Towards the end of Susanna Fogel’s frustratingly glib biopic “Winner,” a sassy bit of voiceover notes that, although the leaking of said information had life-changing consequences for the person who released it, the actual revelation that the Russian government interfered in the 2016 presidential election didn’t make much of an impact. The report was published, some pundits were smug about it, and everyone moved on. Similarly, the film makes a cute visual joke — a feed scrolls down the screen, combining serious news and lifestyle puff pieces into a numbing firehose of information — and gets back to business.
But — to crib the know-it-all tone of Fogel’s film — here’s the thing: the remaining 102 minutes and change of “Winner” celebrate the ideas of standing for truth, acting on your values, and really doing something that will change the world for the better. If the realization that her plan was ultimately useless destroyed the idealism that motivated Reality Winner (Emilia Jones) to leak that document in the first place, Fogel’s film doesn’t dig into that. It’s too busy whipping up a rah-rah #resistance message to explore the more ambiguous elements of Winner’s story.
This is the third film to be produced about Winner, an Air Force veteran and military contractor who was arrested and charged under the Espionage Act after she printed out a top-secret document on an NSA office printer in June 2017 and mailed it to “The Intercept” — a website she sometimes read on her computer at work. The U.S. government decided to make an example of her, so she received the longest prison sentence ever imposed on an American citizen for leaking classified information to the media.
Previous projects, including the 2021 documentary “Reality Winner” and last year’s “Reality,” have focused on specific aspects of Winner’s life and case. “Winner” takes the long view, beginning in 2001 and going up to Winner’s release from prison in 2021. There’s a reason for this approach: “Winner” is invested in humanizing a figure who, for many, is little more than a weird name. And she is a fascinating, all-American character, a bleeding-heart vegan gun nut obsessed with CrossFit who taught herself Pashto in high school and kept those close to her at a distance while devoting her life to the well-being of strangers.
The Reality Winner we meet in this film is quick-witted, sarcastic, brutally honest, and thoroughly convinced of her own righteousness — a portrayal that’s based on co-writer Kerry Howley’s interviews with Winner, both for this film and the article upon which it was based.
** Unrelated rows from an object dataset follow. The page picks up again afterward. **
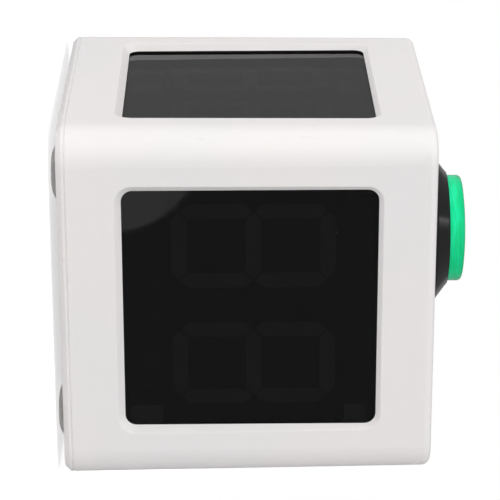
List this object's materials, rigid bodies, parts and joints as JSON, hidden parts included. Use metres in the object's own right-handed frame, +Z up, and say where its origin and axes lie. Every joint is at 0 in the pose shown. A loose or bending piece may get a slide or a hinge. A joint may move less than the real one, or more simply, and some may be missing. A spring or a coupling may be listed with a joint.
{
  "type": "gym round timer",
  "caption": "Cube-shaped round timer with a smoked display window on each side, a large push button on top, set keys, a screwed bottom cover and rubber feet.",
  "frame": {"origin": "middle of the square of feet, on the surface that the timer stands on", "axes": "+Z up, -Y to the front window, +X to the right"},
  "size_m": [0.1416, 0.1416, 0.1636],
  "materials": {
    "housing_shell": "fine satin moulding",
    "cover_shell": "fine satin moulding",
    "foot_rubber": "smooth white rubber",
    "smoked_pane": "polished smoked acrylic",
    "black_foam": "closed-cell foam",
    "digit_shell": "matt black",
    "digit_bar": "milky resin, unlit",
    "circuit_board": "solder mask",
    "screw_steel": "zinc plated",
    "bezel_black": "polished",
    "cap_green": "translucent, polished",
    "plunger_white": "moulded",
    "spring_steel": "drawn wire",
    "nut_black": "moulded",
    "seal_rubber": "soft rubber",
    "lamp_clear": "clear resin",
    "switch_black": "moulded",
    "pin_red": "moulded",
    "contact_brass": "plated",
    "key_grey": "soft satin",
    "part_dark": "moulded packages",
    "cell_sleeve": "shrink sleeve over a metal can",
    "tray_black": "moulded",
    "rocker_black": "moulded",
    "cable_jacket": "soft jacket"
  },
  "bodies": {
    "case": {"battery_cells": "cell_sleeve", "battery_clamp": "tray_black", "battery_contacts": "contact_brass", "battery_tray": "tray_black", "board_parts": "part_dark", "board_screws": "screw_steel", "bottom_cover": "cover_shell", "button_bezel": "bezel_black", "button_gasket": "seal_rubber", "button_lamp": "lamp_clear", "button_nut": "nut_black", "button_spring": "spring_steel", "buzzer": "part_dark", "cover_screws": "screw_steel", "digit_bars_front": "digit_bar", "digit_bars_left": "digit_bar", "digit_bars_rear": "digit_bar", "digit_bars_right": "digit_bar", "digit_shells_front": "digit_shell", "digit_shells_left": "digit_shell", "digit_shells_rear": "digit_shell", "digit_shells_right": "digit_shell", "display_board_front": "circuit_board", "display_board_left": "circuit_board", "display_board_rear": "circuit_board", "display_board_right": "circuit_board", "display_cables": "cable_jacket", "display_screws": "screw_steel", "foot_front_left": "foot_rubber", "foot_front_right": "foot_rubber", "foot_rear_left": "foot_rubber", "foot_rear_right": "foot_rubber", "housing": "housing_shell", "inlet_nut": "contact_brass", "inlet_pin": "contact_brass", "inlet_socket": "bezel_black", "key_board": "circuit_board", "key_switches": "part_dark", "lamp_holder": "plunger_white", "main_board": "circuit_board", "microswitch": "switch_black", "power_cables": "cable_jacket", "rocker_housing": "rocker_black", "switch_holder": "switch_black", "switch_terminals": "contact_brass", "window_front": "smoked_pane", "window_gasket_front": "black_foam", "window_gasket_left": "black_foam", "window_gasket_rear": "black_foam", "window_gasket_right": "black_foam", "window_left": "smoked_pane", "window_rear": "smoked_pane", "window_right": "smoked_pane"},
    "button": {"button_cap": "cap_green", "button_plunger": "plunger_white"},
    "switch_pin": {"switch_plunger": "pin_red"},
    "rocker": {"rocker": "rocker_black"},
    "key_left": {"set_key_left": "key_grey"},
    "key_middle": {"set_key_middle": "key_grey"},
    "key_right": {"set_key_right": "key_grey"}
  },
  "joints": [
    {"name": "button_press", "type": "slide", "parent": "case", "child": "button", "axis": [0, 0, 1], "range_m": [-0.004, 0], "stiffness_N_per_m": 300, "springref_m": 0.004, "deforming": ["button_spring"]},
    {"name": "switch_press", "type": "slide", "parent": "case", "child": "switch_pin", "axis": [0, 0, 1], "range_m": [-0.0012, 0]},
    {"name": "rocker_tilt", "type": "hinge", "parent": "case", "child": "rocker", "pos_m": [-0.0267, 0.0369, 0.0057], "axis": [0, 1, 0], "range_deg": [0, 24]},
    {"name": "set_key_left_press", "type": "slide", "parent": "case", "child": "key_left", "axis": [0, 0, 1], "range_m": [-0.0008, 0], "stiffness_N_per_m": 500, "springref_m": 0.001},
    {"name": "set_key_middle_press", "type": "slide", "parent": "case", "child": "key_middle", "axis": [0, 0, 1], "range_m": [-0.0008, 0], "stiffness_N_per_m": 500, "springref_m": 0.001},
    {"name": "set_key_right_press", "type": "slide", "parent": "case", "child": "key_right", "axis": [0, 0, 1], "range_m": [-0.0008, 0], "stiffness_N_per_m": 500, "springref_m": 0.001}
  ],
  "couplings": [
    {"joint": "switch_press", "follows": "button_press", "ratio": 0.3}
  ]
}
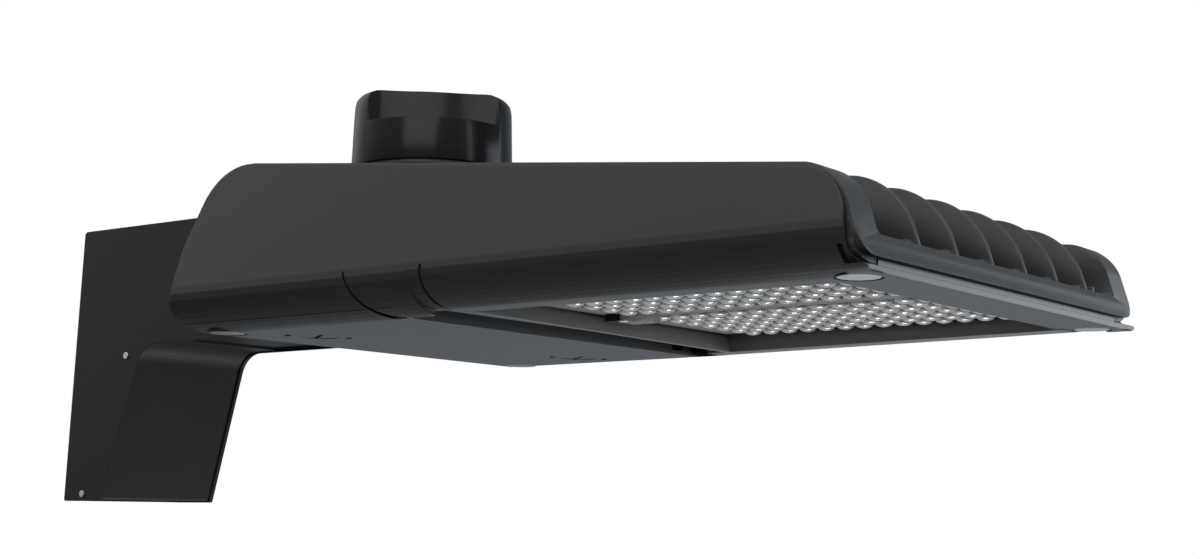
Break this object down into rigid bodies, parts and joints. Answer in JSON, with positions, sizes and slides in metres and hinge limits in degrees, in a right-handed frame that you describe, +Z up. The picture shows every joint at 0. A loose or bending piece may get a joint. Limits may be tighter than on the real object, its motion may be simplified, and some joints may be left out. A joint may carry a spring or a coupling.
{
  "type": "led area light",
  "caption": "Wall-mounted LED area light: wedge-shaped die-cast head with a finned nose and lensed LED strips underneath, a round light control on top and a folded arm bracket.",
  "frame": {"origin": "centre of the bracket's flat back, on the wall plane", "axes": "+X out from the wall along the arm to the nose of the head; +Z up; +Y across the head, to its left when one looks from the wall to the nose"},
  "size_m": [0.7695, 0.34, 0.2555],
  "materials": {
    "powder_coat": "fine-textured satin powder coat",
    "powder_coat_casting": "fine-textured satin powder coat",
    "powder_coat_door": "fine-textured satin powder coat",
    "gasket_rubber": "matte",
    "powder_coat_latch": "satin powder coat",
    "cap_metal": "turned, satin",
    "zinc_steel": "zinc plated",
    "retainer_plastic": "fine matte texture",
    "clear_optic": "clear moulded acrylic",
    "board_mask": "white solder mask",
    "black_nylon": "matte",
    "wire_insulation": "satin",
    "driver_case": "white painted steel case",
    "terminal_plastic": "matte",
    "gloss_black": "polished",
    "contact_brass": "plain",
    "bracket_coat": "satin powder coat",
    "earth_green": "green passivated"
  },
  "bodies": {
    "root": {"outer_shell": "powder_coat", "heat_sink": "powder_coat_casting", "driver_door": "powder_coat_door", "door_gasket": "gasket_rubber", "door_latches": "powder_coat_latch", "corner_caps": "cap_metal", "corner_nuts": "zinc_steel", "chamber_gasket": "gasket_rubber", "optic_retainer": "retainer_plastic", "lens_strip_near": "clear_optic", "lens_strip_far": "clear_optic", "led_board_near": "board_mask", "led_board_far": "board_mask", "led_connector": "black_nylon", "connector_cover": "clear_optic", "led_lead": "wire_insulation", "driver_tray": "zinc_steel", "led_driver": "driver_case", "surge_protector": "black_nylon", "terminal_block": "terminal_plastic", "tray_screws": "zinc_steel", "vent_plug": "black_nylon", "receptacle": "black_nylon", "receptacle_gasket": "gasket_rubber", "control_cap": "gloss_black", "control_contacts": "contact_brass", "wall_plate": "bracket_coat", "wire_grommet": "gasket_rubber", "side_plate_near": "bracket_coat", "side_plate_far": "bracket_coat", "front_panel": "bracket_coat", "arm_cover": "bracket_coat", "arm_floor": "bracket_coat", "arm_end_plate": "bracket_coat", "head_gasket": "gasket_rubber", "head_bolts": "zinc_steel", "panel_screws": "zinc_steel", "earth_screw": "earth_green"}
  },
  "joints": []
}
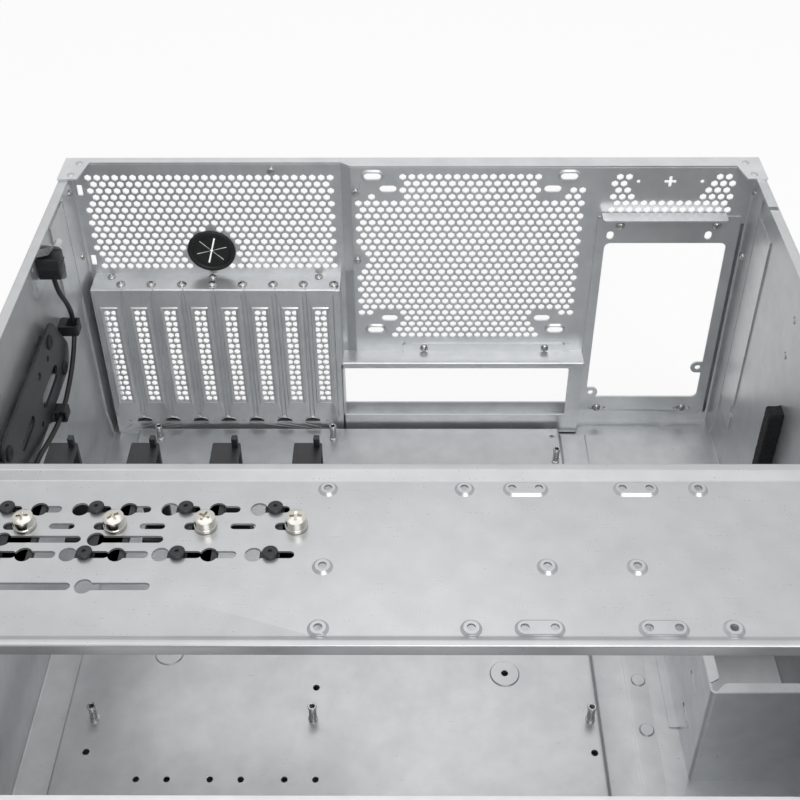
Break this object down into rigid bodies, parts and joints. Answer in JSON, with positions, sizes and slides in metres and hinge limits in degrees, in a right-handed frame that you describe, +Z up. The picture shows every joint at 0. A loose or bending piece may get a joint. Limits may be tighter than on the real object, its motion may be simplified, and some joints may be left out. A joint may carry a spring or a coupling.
{
  "type": "rackmount server case",
  "caption": "Open-topped rackmount server case in folded steel with a perforated rear wall, slot covers, motherboard tray and keyholed retainer bar with sliding card hold-downs.",
  "frame": {"origin": "middle of the bottom of the bounding box, on the surface the case stands on", "axes": "+Z up, -Y towards the front panel and its handles, +X towards the power supply side"},
  "size_m": [0.4826, 0.5099, 0.22],
  "materials": {
    "zinc_steel": "zinc-coated sheet, fine satin",
    "screw_steel": "satin",
    "bright_steel": "nickel-plated",
    "black_plastic": "moulded matte",
    "clear_plastic": "clear light guide",
    "rubber": "matte",
    "lead_sleeve": "matte sleeve",
    "foam": "closed-cell foam"
  },
  "bodies": {
    "case": {"chassis_pan": "zinc_steel", "rear_panel": "zinc_steel", "io_frame": "zinc_steel", "slot_cover_1": "zinc_steel", "slot_cover_2": "zinc_steel", "slot_cover_3": "zinc_steel", "slot_cover_4": "zinc_steel", "slot_cover_5": "zinc_steel", "slot_cover_6": "zinc_steel", "slot_cover_7": "zinc_steel", "slot_cover_8": "zinc_steel", "slot_screws": "screw_steel", "slot_shelf_screws": "screw_steel", "psu_plate": "zinc_steel", "psu_plate_screws": "screw_steel", "cable_grommet": "rubber", "rear_panel_screws": "screw_steel", "corner_rivets": "screw_steel", "motherboard_tray": "zinc_steel", "standoffs": "screw_steel", "retainer_bar": "zinc_steel", "retainer_bar_screws": "screw_steel", "switch_bracket": "zinc_steel", "switch_body": "black_plastic", "switch_lead": "lead_sleeve", "lead_plug": "black_plastic", "lead_clips": "black_plastic", "side_plate": "black_plastic", "side_plate_grommets": "rubber", "left_stiffener": "zinc_steel", "right_stiffener": "zinc_steel", "foam_block": "foam", "drive_cage": "zinc_steel", "fan_bracket": "zinc_steel", "front_panel": "zinc_steel", "left_handle": "bright_steel", "right_handle": "bright_steel", "handle_screws": "screw_steel", "button_housing": "black_plastic", "status_lights": "clear_plastic"},
    "retainer_1": {"hold_down_1": "black_plastic", "hold_down_screw_1": "bright_steel"},
    "retainer_2": {"hold_down_2": "black_plastic", "hold_down_screw_2": "bright_steel"},
    "retainer_3": {"hold_down_3": "black_plastic", "hold_down_screw_3": "bright_steel"},
    "retainer_4": {"hold_down_4": "black_plastic", "hold_down_screw_4": "bright_steel"},
    "lid_switch_lever": {"switch_lever": "bright_steel"},
    "power_button": {"power_button": "black_plastic"},
    "reset_button": {"reset_button": "black_plastic"}
  },
  "joints": [
    {"name": "hold_down_1_slide", "type": "slide", "parent": "case", "child": "retainer_1", "axis": [1, 0, 0], "range_m": [-0.0075, 0]},
    {"name": "hold_down_2_slide", "type": "slide", "parent": "case", "child": "retainer_2", "axis": [1, 0, 0], "range_m": [-0.0075, 0]},
    {"name": "hold_down_3_slide", "type": "slide", "parent": "case", "child": "retainer_3", "axis": [1, 0, 0], "range_m": [-0.0075, 0]},
    {"name": "hold_down_4_slide", "type": "slide", "parent": "case", "child": "retainer_4", "axis": [1, 0, 0], "range_m": [-0.0075, 0]},
    {"name": "switch_lever_press", "type": "hinge", "parent": "case", "child": "lid_switch_lever", "pos_m": [-0.2166, 0.1622, 0.2107], "axis": [0, 1, 0], "range_deg": [0, 12], "stiffness_Nm_per_rad": 0.03, "springref_deg": -2.86},
    {"name": "power_button_press", "type": "slide", "parent": "case", "child": "power_button", "axis": [0, 1, 0], "range_m": [0, 0.0015], "stiffness_N_per_m": 500, "springref_m": -0.0005},
    {"name": "reset_button_press", "type": "slide", "parent": "case", "child": "reset_button", "axis": [0, 1, 0], "range_m": [0, 0.0015], "stiffness_N_per_m": 500, "springref_m": -0.0005}
  ]
}
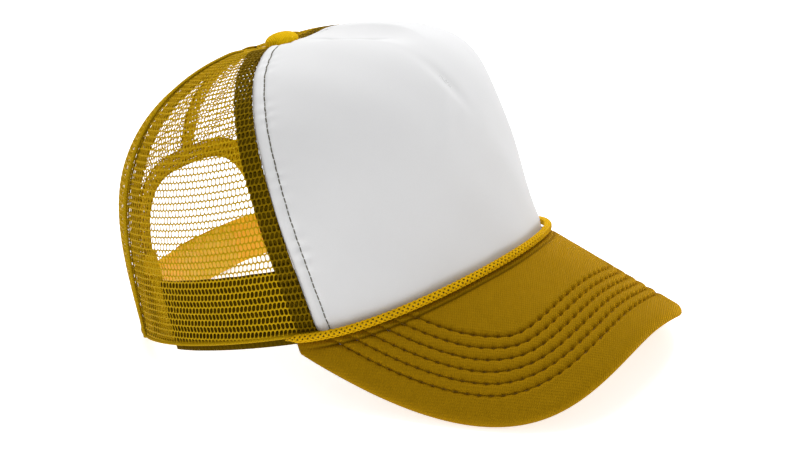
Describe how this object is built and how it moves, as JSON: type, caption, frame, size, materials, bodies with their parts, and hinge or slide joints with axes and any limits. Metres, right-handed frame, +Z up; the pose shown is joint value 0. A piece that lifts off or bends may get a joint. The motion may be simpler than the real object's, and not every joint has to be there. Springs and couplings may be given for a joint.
{
  "type": "baseball cap",
  "caption": "Trucker cap with a white foam front panel, mustard mesh back, curved visor with rope trim and a rear snap strap.",
  "frame": {"origin": "middle of the cap's footprint box, on the surface that the cap rests on", "axes": "+Z up, -Y towards the front of the visor, +X to the wearer's left; the cap rests nose-up by 12.4 degrees on the sides of its visor and the back of its rim"},
  "size_m": [0.1744, 0.249, 0.1336],
  "materials": {
    "white_fabric": "brushed polyester face",
    "white_foam": "open-cell foam",
    "mustard_mesh": "knitted open mesh",
    "doubled_mesh": "doubled knitted mesh",
    "sweatband_cloth": "ribbed cloth",
    "mustard_fabric": "fine twill knit",
    "braided_rope": "braided cord",
    "visor_board_plastic": "flexible polyethylene board",
    "button_metal": "pressed metal",
    "snap_plastic": "flexible moulded plastic"
  },
  "bodies": {
    "cap": {"front_panel_fabric": "white_fabric", "front_panel_foam": "white_foam", "side_mesh_left": "mustard_mesh", "side_mesh_right": "mustard_mesh", "rear_mesh_left": "mustard_mesh", "rear_mesh_right": "mustard_mesh", "front_seam_strip_left": "doubled_mesh", "front_seam_strip_right": "doubled_mesh", "side_seam_strip_left": "doubled_mesh", "side_seam_strip_right": "doubled_mesh", "back_seam_strip": "doubled_mesh", "arch_binding": "doubled_mesh", "sweatband": "sweatband_cloth", "rear_facing_left": "doubled_mesh", "rear_facing_right": "doubled_mesh", "visor_top_cover": "mustard_fabric", "visor_board": "visor_board_plastic", "visor_under_cover": "mustard_fabric", "visor_rope": "braided_rope", "button_cover": "mustard_fabric", "button_shell": "button_metal", "button_rivet": "button_metal", "stud_strap_tab": "snap_plastic", "hole_strap_tab": "snap_plastic"},
    "stud_strap_end": {"stud_strap": "snap_plastic"},
    "hole_strap_end": {"hole_strap": "snap_plastic"}
  },
  "joints": [
    {"name": "stud_strap_swing", "type": "hinge", "parent": "cap", "child": "stud_strap_end", "pos_m": [-0.03596, 0.11194, 0.01232], "axis": [-0.0003, 0.1612, 0.9869], "range_deg": [-50, 0]},
    {"name": "hole_strap_swing", "type": "hinge", "parent": "cap", "child": "hole_strap_end", "pos_m": [0.03596, 0.11194, 0.01232], "axis": [-0.0003, -0.1612, -0.9869], "range_deg": [0, 80]}
  ]
}
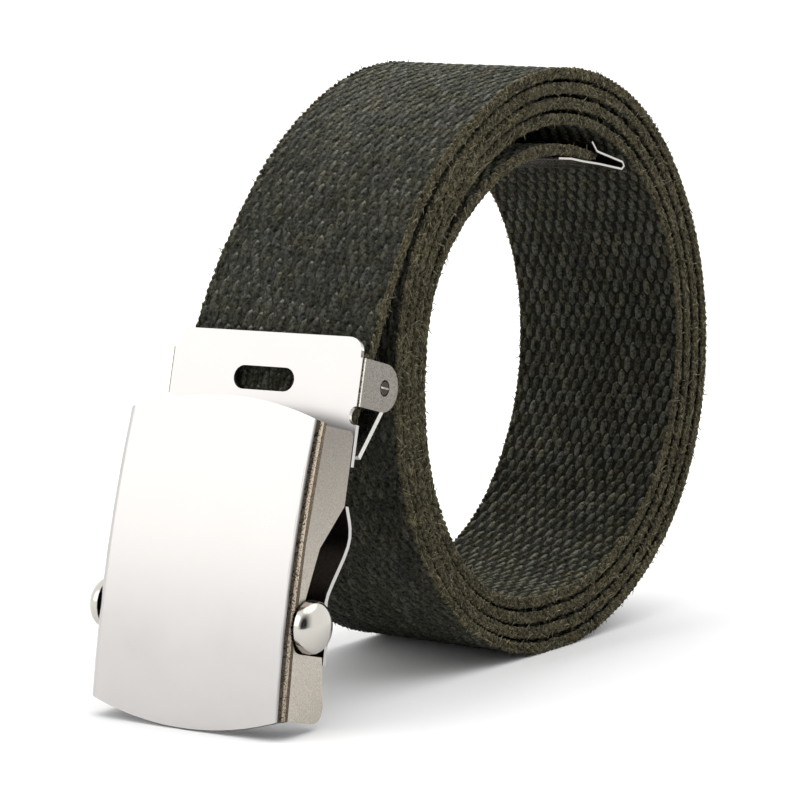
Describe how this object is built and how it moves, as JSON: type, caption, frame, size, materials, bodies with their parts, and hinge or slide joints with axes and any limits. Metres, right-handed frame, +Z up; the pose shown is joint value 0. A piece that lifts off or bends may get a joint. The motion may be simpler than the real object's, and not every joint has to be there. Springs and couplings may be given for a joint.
{
  "type": "canvas web belt",
  "caption": "Rolled-up canvas web belt with a slide-and-clamp roller buckle and a folded metal tip.",
  "frame": {"origin": "middle of the base of the whole belt, on the surface that it stands on", "axes": "+Z up, +X across the webbing, -Y towards the buckle's face, +Y along the belt's length when coiled"},
  "size_m": [0.0496, 0.1472, 0.1132],
  "materials": {
    "webbing": "coarse brick-patterned olive cotton webbing with fuzzy edges",
    "nickel_face": "satin nickel-plated sheet",
    "nickel_bright": "polished nickel plate"
  },
  "bodies": {
    "belt": {"webbing_strap": "webbing", "strap_tip": "nickel_bright", "face_frame": "nickel_face", "back_plate": "nickel_face"},
    "roller": {"roller_bar": "nickel_bright", "knob_left": "nickel_bright", "knob_right": "nickel_bright"},
    "flap": {"clamp_flap": "nickel_face"}
  },
  "joints": [
    {"name": "roller_slide", "type": "slide", "parent": "belt", "child": "roller", "axis": [-0.0317, 0.4899, 0.8712], "range_m": [0, 0.013]},
    {"name": "flap_hinge", "type": "hinge", "parent": "belt", "child": "flap", "pos_m": [-0.00163, -0.03912, 0.0572], "axis": [0.9979, 0.0645, 0], "range_deg": [0, 40]}
  ]
}
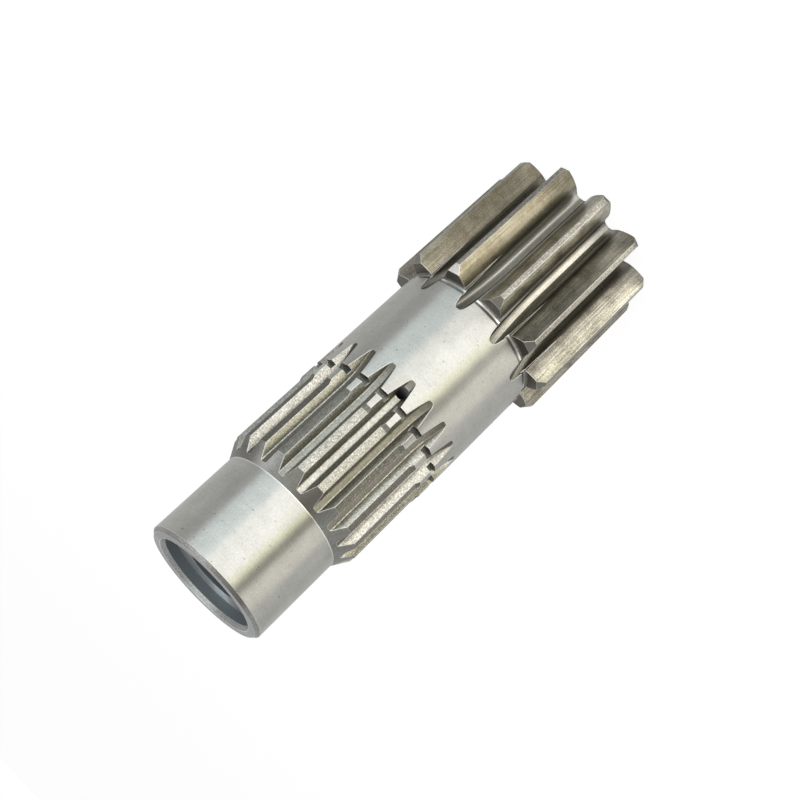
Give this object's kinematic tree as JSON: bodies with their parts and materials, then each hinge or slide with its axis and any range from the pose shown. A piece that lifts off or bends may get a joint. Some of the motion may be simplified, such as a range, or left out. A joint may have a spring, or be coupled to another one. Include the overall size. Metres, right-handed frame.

Her personality meshes with Fogel’s style, as the director is also irreverent in a “well behaved women seldom make history” type of way. With that in mind, even though the film is exhausting from the jump — it opens, seemingly without any sense of irony, with a “You Might Be Wondering How I Got Here” monologue — it’s also sincere, in the way that a teenager who’s passionate about a topic they just learned about yesterday is sincere.
“Winner” isn’t totally deferential to its subject. There are scenes where we see (or, rather, characters state) how “Re’s” stubborn virtue can be hurtful to her family and to her sweet vet-student boyfriend (Danny Ramirez). But the filmmaker’s admiration for her protagonist gives her the same blind spots, glossing over these conflicts as well as the subtleties of the decision-making that led Winner to print and smuggle out an especially juicy classified document from her NSA job in the waistband of her pantyhose. “Winner” sees this as an act of uncomplicated heroism — and it might be. But the psychology of why Reality Winner was headstrong enough to “tell the truth” where others were not is more complicated (and interesting) than this film cares to explore.
The closest the movie comes to truly illuminating Winner’s personality is through her relationship with her dad Ronald (Zach Galifinakis), a frustrated intellectual rotting away in small-town Texas who raised his daughter to question authority and encouraged her to stay loyal to her principles. Galifinakis’ wounded, tragicomic performance is a standout, and the scenes between him and Jones allow the latter to finally unclench her shoulders. (Jones’ primary performance beat in this film is upright tension, a reflection of her character’s intense self-discipline.)
Later on in the film, Re’s mom Billie (Connie Britton) and sister Brittany (Kathryn Newton) move to the front of the narrative. Here, too, the humanity of the characters becomes inconvenient, sidelined in favor of pop-feminist crowd pleasing. If it hurt either of them to be there for Re when she needed them, that pain is not what Fogel wants you to remember when the credits roll and the inevitable photos of the real people flash across the screen. She wants you to feel good about watching this movie, as if simply consuming a piece of media makes you a truth-teller like Reality Winner. Unfortunately, however, reality — the person, and the concept — isn’t that simple.
Grade: C
“Winner” premiered at the 2024 Sundance Film Festival. It is currently seeking U.S. distribution.